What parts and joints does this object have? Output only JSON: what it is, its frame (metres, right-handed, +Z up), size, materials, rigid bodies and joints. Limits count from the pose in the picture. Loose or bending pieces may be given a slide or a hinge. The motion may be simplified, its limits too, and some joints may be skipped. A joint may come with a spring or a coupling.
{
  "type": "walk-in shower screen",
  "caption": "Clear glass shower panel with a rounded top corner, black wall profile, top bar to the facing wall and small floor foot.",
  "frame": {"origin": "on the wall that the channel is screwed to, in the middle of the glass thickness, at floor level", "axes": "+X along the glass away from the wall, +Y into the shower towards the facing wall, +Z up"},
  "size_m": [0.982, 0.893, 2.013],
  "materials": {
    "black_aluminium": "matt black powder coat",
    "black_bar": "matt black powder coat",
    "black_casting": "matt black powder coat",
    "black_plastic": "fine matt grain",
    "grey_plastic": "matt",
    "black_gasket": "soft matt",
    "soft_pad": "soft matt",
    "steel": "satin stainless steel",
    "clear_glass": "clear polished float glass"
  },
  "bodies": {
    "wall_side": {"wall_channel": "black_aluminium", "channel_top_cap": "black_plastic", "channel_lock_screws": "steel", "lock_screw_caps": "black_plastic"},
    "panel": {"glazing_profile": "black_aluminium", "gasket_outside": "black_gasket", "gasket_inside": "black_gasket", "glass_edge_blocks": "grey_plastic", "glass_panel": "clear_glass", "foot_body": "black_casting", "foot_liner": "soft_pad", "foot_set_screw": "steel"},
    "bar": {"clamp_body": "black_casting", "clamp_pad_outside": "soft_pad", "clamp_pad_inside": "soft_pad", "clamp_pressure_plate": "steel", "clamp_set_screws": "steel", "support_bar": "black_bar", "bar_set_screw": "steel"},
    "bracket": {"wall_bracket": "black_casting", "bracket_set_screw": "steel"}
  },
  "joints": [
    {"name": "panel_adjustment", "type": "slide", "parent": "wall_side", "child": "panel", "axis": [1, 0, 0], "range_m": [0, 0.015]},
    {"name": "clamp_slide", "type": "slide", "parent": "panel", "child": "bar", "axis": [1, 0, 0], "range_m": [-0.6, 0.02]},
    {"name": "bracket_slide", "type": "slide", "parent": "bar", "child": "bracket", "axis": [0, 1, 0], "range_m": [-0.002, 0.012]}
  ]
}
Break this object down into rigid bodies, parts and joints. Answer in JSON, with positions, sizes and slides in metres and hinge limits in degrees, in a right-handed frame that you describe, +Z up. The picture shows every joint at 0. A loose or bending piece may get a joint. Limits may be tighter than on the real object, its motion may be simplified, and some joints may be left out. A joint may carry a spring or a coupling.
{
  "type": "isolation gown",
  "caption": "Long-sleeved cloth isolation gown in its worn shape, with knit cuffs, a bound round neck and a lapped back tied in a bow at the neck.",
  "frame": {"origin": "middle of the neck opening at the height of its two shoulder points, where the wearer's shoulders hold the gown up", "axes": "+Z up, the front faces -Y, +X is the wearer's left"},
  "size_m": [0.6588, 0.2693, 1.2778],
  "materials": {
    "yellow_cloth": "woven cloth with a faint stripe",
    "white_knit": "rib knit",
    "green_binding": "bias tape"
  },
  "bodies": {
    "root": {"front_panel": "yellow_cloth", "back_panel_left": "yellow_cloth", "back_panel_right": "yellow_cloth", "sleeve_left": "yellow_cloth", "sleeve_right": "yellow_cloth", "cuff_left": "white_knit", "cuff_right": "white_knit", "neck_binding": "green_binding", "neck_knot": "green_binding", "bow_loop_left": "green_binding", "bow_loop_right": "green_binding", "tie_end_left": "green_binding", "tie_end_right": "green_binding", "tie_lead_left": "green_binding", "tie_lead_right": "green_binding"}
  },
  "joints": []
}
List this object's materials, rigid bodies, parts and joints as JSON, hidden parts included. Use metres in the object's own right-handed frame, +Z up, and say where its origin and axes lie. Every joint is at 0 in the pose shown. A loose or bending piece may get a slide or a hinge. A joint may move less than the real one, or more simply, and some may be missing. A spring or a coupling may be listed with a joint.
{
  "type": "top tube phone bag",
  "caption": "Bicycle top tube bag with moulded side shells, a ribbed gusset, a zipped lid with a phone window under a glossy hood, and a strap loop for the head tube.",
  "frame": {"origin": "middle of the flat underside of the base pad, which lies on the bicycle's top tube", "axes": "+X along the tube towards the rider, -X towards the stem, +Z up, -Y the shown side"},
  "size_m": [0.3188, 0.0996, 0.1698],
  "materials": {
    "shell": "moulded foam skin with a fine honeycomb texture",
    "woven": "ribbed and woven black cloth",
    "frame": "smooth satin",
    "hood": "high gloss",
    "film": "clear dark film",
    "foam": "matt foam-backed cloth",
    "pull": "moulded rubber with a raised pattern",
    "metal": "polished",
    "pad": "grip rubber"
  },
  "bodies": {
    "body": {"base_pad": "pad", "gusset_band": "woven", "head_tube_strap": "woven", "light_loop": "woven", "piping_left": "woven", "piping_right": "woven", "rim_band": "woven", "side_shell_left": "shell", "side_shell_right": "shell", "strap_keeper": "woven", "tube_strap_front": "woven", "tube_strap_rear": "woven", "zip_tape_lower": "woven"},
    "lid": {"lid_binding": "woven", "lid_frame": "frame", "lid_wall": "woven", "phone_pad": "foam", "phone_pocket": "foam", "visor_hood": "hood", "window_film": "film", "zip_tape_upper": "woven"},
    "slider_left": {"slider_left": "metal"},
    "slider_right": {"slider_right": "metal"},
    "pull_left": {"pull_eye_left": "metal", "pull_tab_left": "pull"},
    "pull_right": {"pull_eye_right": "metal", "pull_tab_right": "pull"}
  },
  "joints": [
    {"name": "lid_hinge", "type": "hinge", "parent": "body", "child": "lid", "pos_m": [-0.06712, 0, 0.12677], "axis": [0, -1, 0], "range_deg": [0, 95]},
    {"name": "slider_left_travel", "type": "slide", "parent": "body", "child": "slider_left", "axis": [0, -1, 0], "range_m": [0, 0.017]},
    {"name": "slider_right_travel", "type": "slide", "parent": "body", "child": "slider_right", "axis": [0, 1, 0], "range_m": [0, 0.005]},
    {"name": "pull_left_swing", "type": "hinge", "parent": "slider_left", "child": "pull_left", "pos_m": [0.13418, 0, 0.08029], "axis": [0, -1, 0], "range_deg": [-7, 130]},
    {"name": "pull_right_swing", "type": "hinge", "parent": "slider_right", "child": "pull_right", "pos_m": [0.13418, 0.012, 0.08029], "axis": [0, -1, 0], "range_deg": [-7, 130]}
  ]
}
——
▸ **Exercise brief**: Reproduce the material above exactly; please quote every line of it.

▸ **Solution for this problem**:
What parts and joints does this object have? Output only JSON: what it is, its frame (metres, right-handed, +Z up), size, materials, rigid bodies and joints. Limits count from the pose in the picture. Loose or bending pieces may be given a slide or a hinge. The motion may be simplified, its limits too, and some joints may be skipped. A joint may come with a spring or a coupling.
{
  "type": "walk-in shower screen",
  "caption": "Clear glass shower panel with a rounded top corner, black wall profile, top bar to the facing wall and small floor foot.",
  "frame": {"origin": "on the wall that the channel is screwed to, in the middle of the glass thickness, at floor level", "axes": "+X along the glass away from the wall, +Y into the shower towards the facing wall, +Z up"},
  "size_m": [0.982, 0.893, 2.013],
  "materials": {
    "black_aluminium": "matt black powder coat",
    "black_bar": "matt black powder coat",
    "black_casting": "matt black powder coat",
    "black_plastic": "fine matt grain",
    "grey_plastic": "matt",
    "black_gasket": "soft matt",
    "soft_pad": "soft matt",
    "steel": "satin stainless steel",
    "clear_glass": "clear polished float glass"
  },
  "bodies": {
    "wall_side": {"wall_channel": "black_aluminium", "channel_top_cap": "black_plastic", "channel_lock_screws": "steel", "lock_screw_caps": "black_plastic"},
    "panel": {"glazing_profile": "black_aluminium", "gasket_outside": "black_gasket", "gasket_inside": "black_gasket", "glass_edge_blocks": "grey_plastic", "glass_panel": "clear_glass", "foot_body": "black_casting", "foot_liner": "soft_pad", "foot_set_screw": "steel"},
    "bar": {"clamp_body": "black_casting", "clamp_pad_outside": "soft_pad", "clamp_pad_inside": "soft_pad", "clamp_pressure_plate": "steel", "clamp_set_screws": "steel", "support_bar": "black_bar", "bar_set_screw": "steel"},
    "bracket": {"wall_bracket": "black_casting", "bracket_set_screw": "steel"}
  },
  "joints": [
    {"name": "panel_adjustment", "type": "slide", "parent": "wall_side", "child": "panel", "axis": [1, 0, 0], "range_m": [0, 0.015]},
    {"name": "clamp_slide", "type": "slide", "parent": "panel", "child": "bar", "axis": [1, 0, 0], "range_m": [-0.6, 0.02]},
    {"name": "bracket_slide", "type": "slide", "parent": "bar", "child": "bracket", "axis": [0, 1, 0], "range_m": [-0.002, 0.012]}
  ]
}
Break this object down into rigid bodies, parts and joints. Answer in JSON, with positions, sizes and slides in metres and hinge limits in degrees, in a right-handed frame that you describe, +Z up. The picture shows every joint at 0. A loose or bending piece may get a joint. Limits may be tighter than on the real object, its motion may be simplified, and some joints may be left out. A joint may carry a spring or a coupling.
{
  "type": "isolation gown",
  "caption": "Long-sleeved cloth isolation gown in its worn shape, with knit cuffs, a bound round neck and a lapped back tied in a bow at the neck.",
  "frame": {"origin": "middle of the neck opening at the height of its two shoulder points, where the wearer's shoulders hold the gown up", "axes": "+Z up, the front faces -Y, +X is the wearer's left"},
  "size_m": [0.6588, 0.2693, 1.2778],
  "materials": {
    "yellow_cloth": "woven cloth with a faint stripe",
    "white_knit": "rib knit",
    "green_binding": "bias tape"
  },
  "bodies": {
    "root": {"front_panel": "yellow_cloth", "back_panel_left": "yellow_cloth", "back_panel_right": "yellow_cloth", "sleeve_left": "yellow_cloth", "sleeve_right": "yellow_cloth", "cuff_left": "white_knit", "cuff_right": "white_knit", "neck_binding": "green_binding", "neck_knot": "green_binding", "bow_loop_left": "green_binding", "bow_loop_right": "green_binding", "tie_end_left": "green_binding", "tie_end_right": "green_binding", "tie_lead_left": "green_binding", "tie_lead_right": "green_binding"}
  },
  "joints": []
}
List this object's materials, rigid bodies, parts and joints as JSON, hidden parts included. Use metres in the object's own right-handed frame, +Z up, and say where its origin and axes lie. Every joint is at 0 in the pose shown. A loose or bending piece may get a slide or a hinge. A joint may move less than the real one, or more simply, and some may be missing. A spring or a coupling may be listed with a joint.
{
  "type": "top tube phone bag",
  "caption": "Bicycle top tube bag with moulded side shells, a ribbed gusset, a zipped lid with a phone window under a glossy hood, and a strap loop for the head tube.",
  "frame": {"origin": "middle of the flat underside of the base pad, which lies on the bicycle's top tube", "axes": "+X along the tube towards the rider, -X towards the stem, +Z up, -Y the shown side"},
  "size_m": [0.3188, 0.0996, 0.1698],
  "materials": {
    "shell": "moulded foam skin with a fine honeycomb texture",
    "woven": "ribbed and woven black cloth",
    "frame": "smooth satin",
    "hood": "high gloss",
    "film": "clear dark film",
    "foam": "matt foam-backed cloth",
    "pull": "moulded rubber with a raised pattern",
    "metal": "polished",
    "pad": "grip rubber"
  },
  "bodies": {
    "body": {"base_pad": "pad", "gusset_band": "woven", "head_tube_strap": "woven", "light_loop": "woven", "piping_left": "woven", "piping_right": "woven", "rim_band": "woven", "side_shell_left": "shell", "side_shell_right": "shell", "strap_keeper": "woven", "tube_strap_front": "woven", "tube_strap_rear": "woven", "zip_tape_lower": "woven"},
    "lid": {"lid_binding": "woven", "lid_frame": "frame", "lid_wall": "woven", "phone_pad": "foam", "phone_pocket": "foam", "visor_hood": "hood", "window_film": "film", "zip_tape_upper": "woven"},
    "slider_left": {"slider_left": "metal"},
    "slider_right": {"slider_right": "metal"},
    "pull_left": {"pull_eye_left": "metal", "pull_tab_left": "pull"},
    "pull_right": {"pull_eye_right": "metal", "pull_tab_right": "pull"}
  },
  "joints": [
    {"name": "lid_hinge", "type": "hinge", "parent": "body", "child": "lid", "pos_m": [-0.06712, 0, 0.12677], "axis": [0, -1, 0], "range_deg": [0, 95]},
    {"name": "slider_left_travel", "type": "slide", "parent": "body", "child": "slider_left", "axis": [0, -1, 0], "range_m": [0, 0.017]},
    {"name": "slider_right_travel", "type": "slide", "parent": "body", "child": "slider_right", "axis": [0, 1, 0], "range_m": [0, 0.005]},
    {"name": "pull_left_swing", "type": "hinge", "parent": "slider_left", "child": "pull_left", "pos_m": [0.13418, 0, 0.08029], "axis": [0, -1, 0], "range_deg": [-7, 130]},
    {"name": "pull_right_swing", "type": "hinge", "parent": "slider_right", "child": "pull_right", "pos_m": [0.13418, 0.012, 0.08029], "axis": [0, -1, 0], "range_deg": [-7, 130]}
  ]
}